The Netherlands-African Business Council rarely organizes a conference but an example is the first Business Summit Netherlands-African 2010 on 3 November on ‘How to improve your Africa strategy’. Two hundred participants attended this conference which is the first of its kind covering African business opportunities. Many of NABC's African members flew over just to attend this event. The summit was a full day program in Castle The Wittenberg in Wassenaar (close to The Hague) with 5 workshops and 15 speakers of big Dutch firms that have been active in Africa for a long time. Speakers were present from companies such as Heineken, Rabobank, FMO, TNO, DSM, Philips and Vlisco.

==Trade missions==
The Netherlands-African Business Council has the knowledge and experience essential for networking services for the Dutch and African private sector that trade with each other. NABC organizes a couple trade missions per year to and from Africa covering different sectors and countries. There are the incoming trade missions where delegates from a country come to the Netherlands for usually a couple of days to a week. The outgoing trade missions are usually subsidized by the CPA program in corporation with the NL EVD International, in 2023 part of the Dutch government Rijksdienst voor Ondernemend Nederland. NABC organizes their program, accommodation and transport. During their stay the participants visit some companies, meet some business people during matchmaking sessions and visit some governmental institutions.

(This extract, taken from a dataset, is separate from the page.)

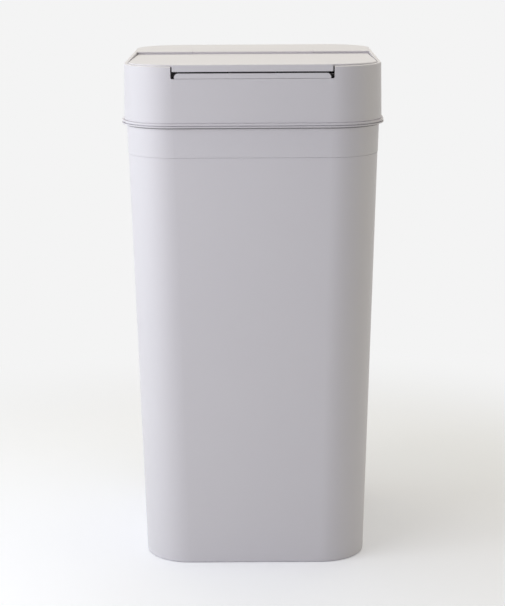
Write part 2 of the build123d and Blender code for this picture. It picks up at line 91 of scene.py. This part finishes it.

Then are outgoing trade missions to African countries. The aim of these missions is to familiarize Dutch companies with the local business climate, introduce them to local partners and distributors, and to give them an insight into the local private sector development programs. Usually these are attended by 6 to 12 NABC members and sometimes non-members. Members pay their own ticket to the country and accommodation, NABC arranges local transport. To attend the program is free of charge. The NABC organizes a program with company visits and meetings at government institutes.